Object data in JSON
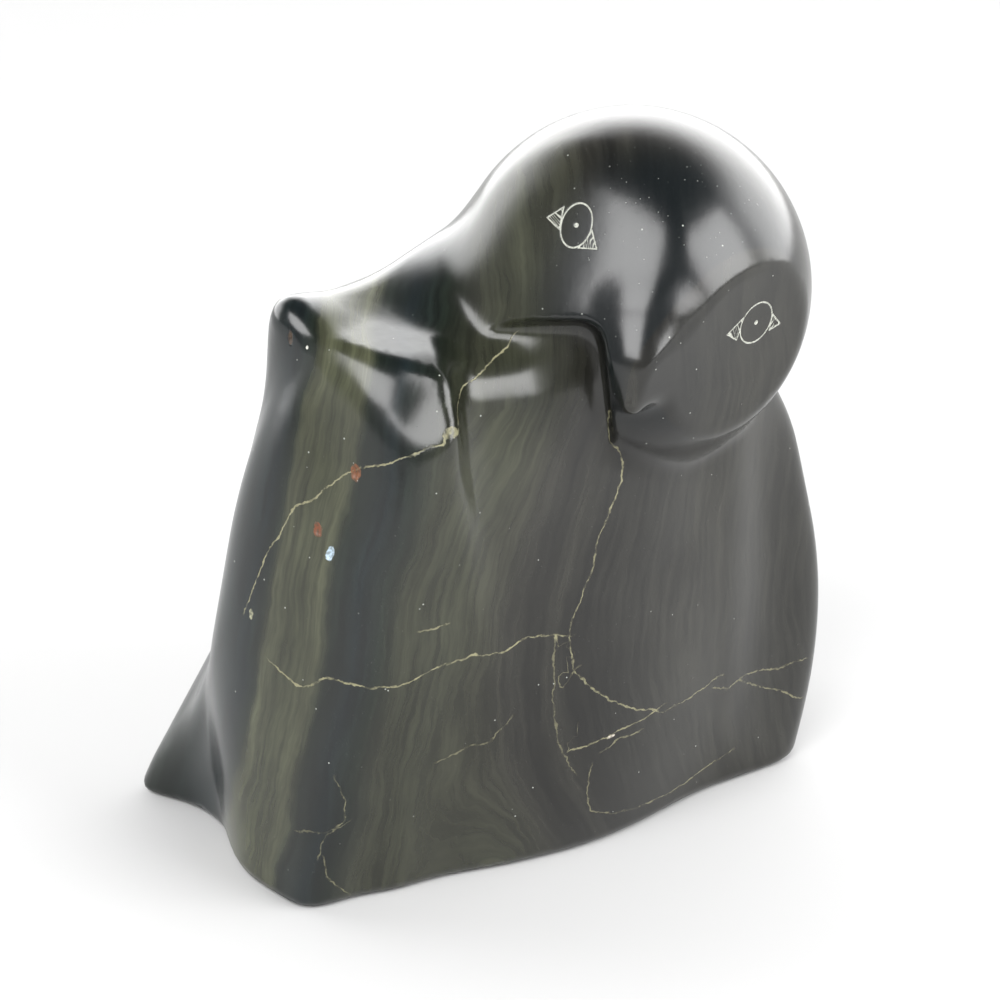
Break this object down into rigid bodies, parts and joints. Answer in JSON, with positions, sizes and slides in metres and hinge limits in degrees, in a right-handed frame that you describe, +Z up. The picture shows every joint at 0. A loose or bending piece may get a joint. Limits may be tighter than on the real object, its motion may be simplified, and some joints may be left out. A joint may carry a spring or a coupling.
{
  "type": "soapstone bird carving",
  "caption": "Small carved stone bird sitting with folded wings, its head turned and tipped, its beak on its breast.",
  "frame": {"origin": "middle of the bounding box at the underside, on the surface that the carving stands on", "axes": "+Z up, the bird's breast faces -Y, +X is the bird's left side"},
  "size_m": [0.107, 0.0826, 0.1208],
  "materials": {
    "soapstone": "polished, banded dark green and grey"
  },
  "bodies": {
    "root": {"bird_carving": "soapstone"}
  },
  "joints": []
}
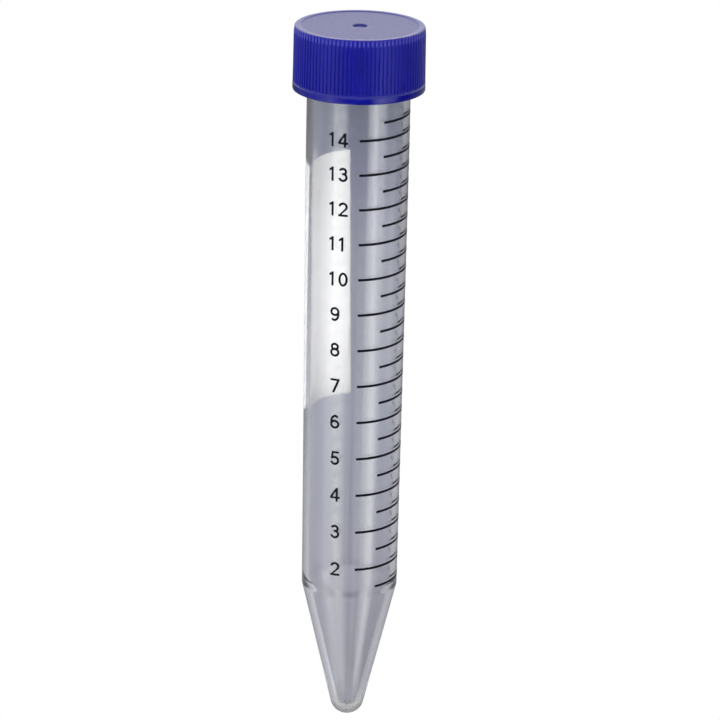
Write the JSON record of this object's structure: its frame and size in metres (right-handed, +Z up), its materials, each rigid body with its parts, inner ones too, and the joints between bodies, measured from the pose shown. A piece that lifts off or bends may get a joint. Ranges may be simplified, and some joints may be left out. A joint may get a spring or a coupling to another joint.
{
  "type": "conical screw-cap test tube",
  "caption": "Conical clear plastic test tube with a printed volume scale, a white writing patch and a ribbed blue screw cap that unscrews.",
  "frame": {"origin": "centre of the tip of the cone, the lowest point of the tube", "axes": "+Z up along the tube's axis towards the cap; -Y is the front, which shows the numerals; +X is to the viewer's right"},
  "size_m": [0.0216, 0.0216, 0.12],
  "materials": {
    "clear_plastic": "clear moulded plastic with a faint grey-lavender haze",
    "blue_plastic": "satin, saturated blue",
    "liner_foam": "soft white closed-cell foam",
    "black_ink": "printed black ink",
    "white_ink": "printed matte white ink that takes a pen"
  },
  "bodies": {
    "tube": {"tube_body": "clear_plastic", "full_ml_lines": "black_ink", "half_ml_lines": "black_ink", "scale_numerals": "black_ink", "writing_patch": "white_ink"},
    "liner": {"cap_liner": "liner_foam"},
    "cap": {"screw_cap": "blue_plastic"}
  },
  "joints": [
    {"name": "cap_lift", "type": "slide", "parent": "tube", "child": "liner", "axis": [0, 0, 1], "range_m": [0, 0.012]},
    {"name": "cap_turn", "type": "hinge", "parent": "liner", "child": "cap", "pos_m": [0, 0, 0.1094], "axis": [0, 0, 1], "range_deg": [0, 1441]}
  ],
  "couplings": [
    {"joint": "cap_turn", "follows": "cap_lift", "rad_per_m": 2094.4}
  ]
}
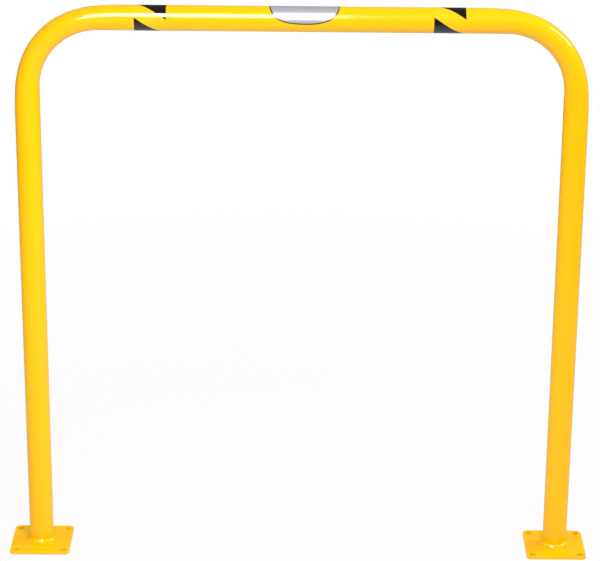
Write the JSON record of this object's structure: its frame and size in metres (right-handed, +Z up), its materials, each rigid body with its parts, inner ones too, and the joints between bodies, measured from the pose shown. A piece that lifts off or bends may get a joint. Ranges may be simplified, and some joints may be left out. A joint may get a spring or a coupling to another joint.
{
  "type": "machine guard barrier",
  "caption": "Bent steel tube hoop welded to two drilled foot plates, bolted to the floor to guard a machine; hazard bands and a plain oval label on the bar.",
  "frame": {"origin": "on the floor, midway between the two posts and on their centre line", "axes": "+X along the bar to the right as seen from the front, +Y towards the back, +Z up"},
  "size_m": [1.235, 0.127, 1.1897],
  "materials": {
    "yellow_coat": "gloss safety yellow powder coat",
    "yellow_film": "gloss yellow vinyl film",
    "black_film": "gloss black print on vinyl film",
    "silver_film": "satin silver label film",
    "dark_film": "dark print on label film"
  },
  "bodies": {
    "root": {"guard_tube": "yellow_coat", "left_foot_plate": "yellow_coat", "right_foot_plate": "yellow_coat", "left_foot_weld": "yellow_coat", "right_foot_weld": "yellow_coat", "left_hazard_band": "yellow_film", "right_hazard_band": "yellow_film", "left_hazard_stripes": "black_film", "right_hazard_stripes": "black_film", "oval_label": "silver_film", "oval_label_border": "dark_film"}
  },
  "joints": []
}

> _Set exercise_: Make an exact copy of every line in the data.

> _Task response_:
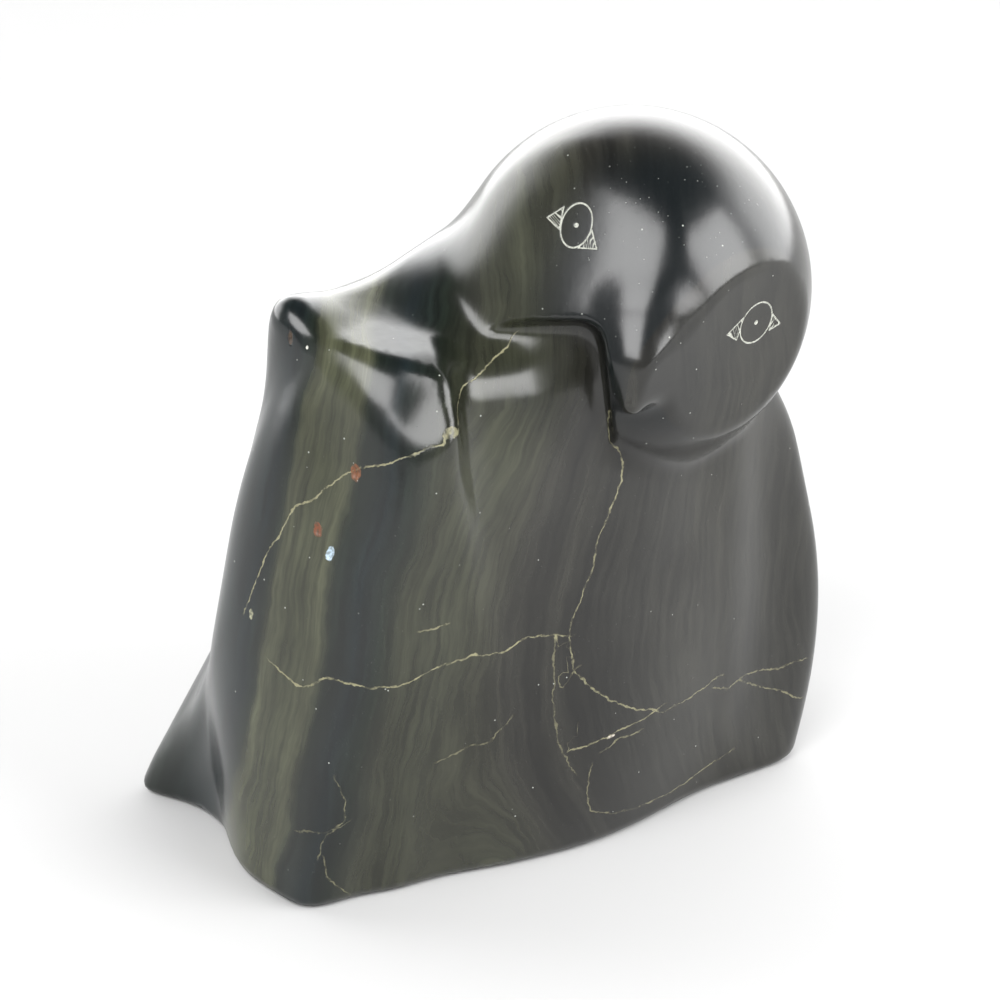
Break this object down into rigid bodies, parts and joints. Answer in JSON, with positions, sizes and slides in metres and hinge limits in degrees, in a right-handed frame that you describe, +Z up. The picture shows every joint at 0. A loose or bending piece may get a joint. Limits may be tighter than on the real object, its motion may be simplified, and some joints may be left out. A joint may carry a spring or a coupling.
{
  "type": "soapstone bird carving",
  "caption": "Small carved stone bird sitting with folded wings, its head turned and tipped, its beak on its breast.",
  "frame": {"origin": "middle of the bounding box at the underside, on the surface that the carving stands on", "axes": "+Z up, the bird's breast faces -Y, +X is the bird's left side"},
  "size_m": [0.107, 0.0826, 0.1208],
  "materials": {
    "soapstone": "polished, banded dark green and grey"
  },
  "bodies": {
    "root": {"bird_carving": "soapstone"}
  },
  "joints": []
}
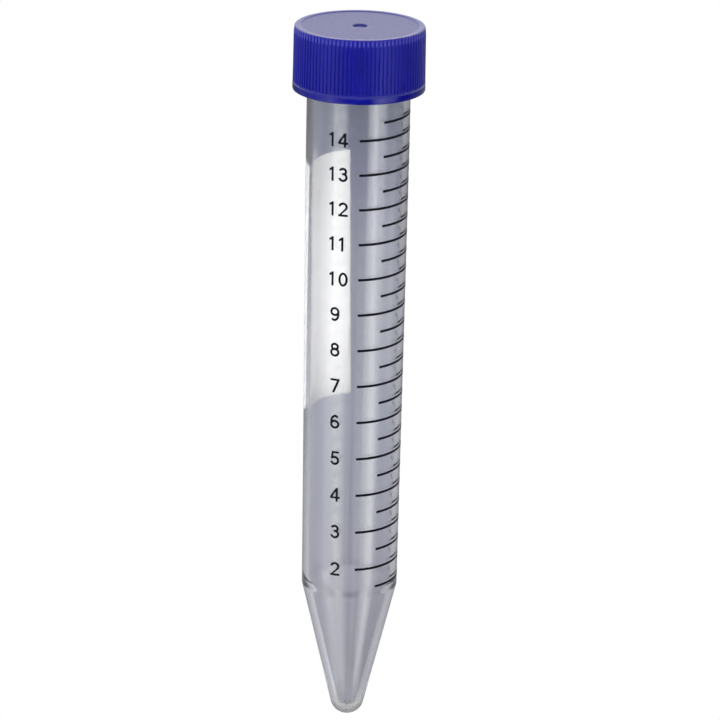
Write the JSON record of this object's structure: its frame and size in metres (right-handed, +Z up), its materials, each rigid body with its parts, inner ones too, and the joints between bodies, measured from the pose shown. A piece that lifts off or bends may get a joint. Ranges may be simplified, and some joints may be left out. A joint may get a spring or a coupling to another joint.
{
  "type": "conical screw-cap test tube",
  "caption": "Conical clear plastic test tube with a printed volume scale, a white writing patch and a ribbed blue screw cap that unscrews.",
  "frame": {"origin": "centre of the tip of the cone, the lowest point of the tube", "axes": "+Z up along the tube's axis towards the cap; -Y is the front, which shows the numerals; +X is to the viewer's right"},
  "size_m": [0.0216, 0.0216, 0.12],
  "materials": {
    "clear_plastic": "clear moulded plastic with a faint grey-lavender haze",
    "blue_plastic": "satin, saturated blue",
    "liner_foam": "soft white closed-cell foam",
    "black_ink": "printed black ink",
    "white_ink": "printed matte white ink that takes a pen"
  },
  "bodies": {
    "tube": {"tube_body": "clear_plastic", "full_ml_lines": "black_ink", "half_ml_lines": "black_ink", "scale_numerals": "black_ink", "writing_patch": "white_ink"},
    "liner": {"cap_liner": "liner_foam"},
    "cap": {"screw_cap": "blue_plastic"}
  },
  "joints": [
    {"name": "cap_lift", "type": "slide", "parent": "tube", "child": "liner", "axis": [0, 0, 1], "range_m": [0, 0.012]},
    {"name": "cap_turn", "type": "hinge", "parent": "liner", "child": "cap", "pos_m": [0, 0, 0.1094], "axis": [0, 0, 1], "range_deg": [0, 1441]}
  ],
  "couplings": [
    {"joint": "cap_turn", "follows": "cap_lift", "rad_per_m": 2094.4}
  ]
}
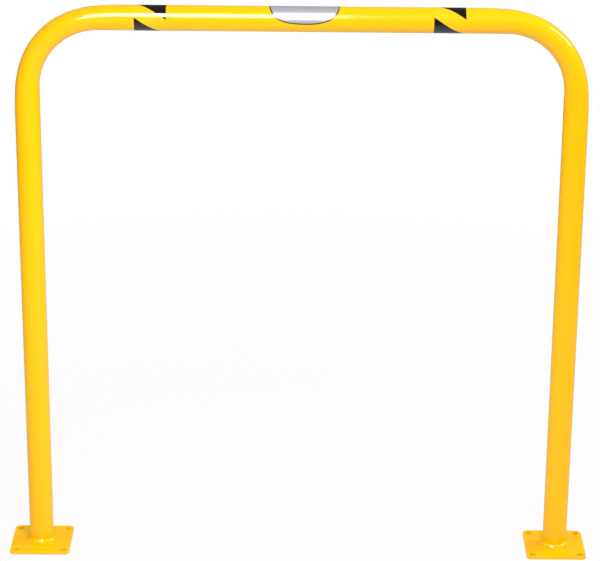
Write the JSON record of this object's structure: its frame and size in metres (right-handed, +Z up), its materials, each rigid body with its parts, inner ones too, and the joints between bodies, measured from the pose shown. A piece that lifts off or bends may get a joint. Ranges may be simplified, and some joints may be left out. A joint may get a spring or a coupling to another joint.
{
  "type": "machine guard barrier",
  "caption": "Bent steel tube hoop welded to two drilled foot plates, bolted to the floor to guard a machine; hazard bands and a plain oval label on the bar.",
  "frame": {"origin": "on the floor, midway between the two posts and on their centre line", "axes": "+X along the bar to the right as seen from the front, +Y towards the back, +Z up"},
  "size_m": [1.235, 0.127, 1.1897],
  "materials": {
    "yellow_coat": "gloss safety yellow powder coat",
    "yellow_film": "gloss yellow vinyl film",
    "black_film": "gloss black print on vinyl film",
    "silver_film": "satin silver label film",
    "dark_film": "dark print on label film"
  },
  "bodies": {
    "root": {"guard_tube": "yellow_coat", "left_foot_plate": "yellow_coat", "right_foot_plate": "yellow_coat", "left_foot_weld": "yellow_coat", "right_foot_weld": "yellow_coat", "left_hazard_band": "yellow_film", "right_hazard_band": "yellow_film", "left_hazard_stripes": "black_film", "right_hazard_stripes": "black_film", "oval_label": "silver_film", "oval_label_border": "dark_film"}
  },
  "joints": []
}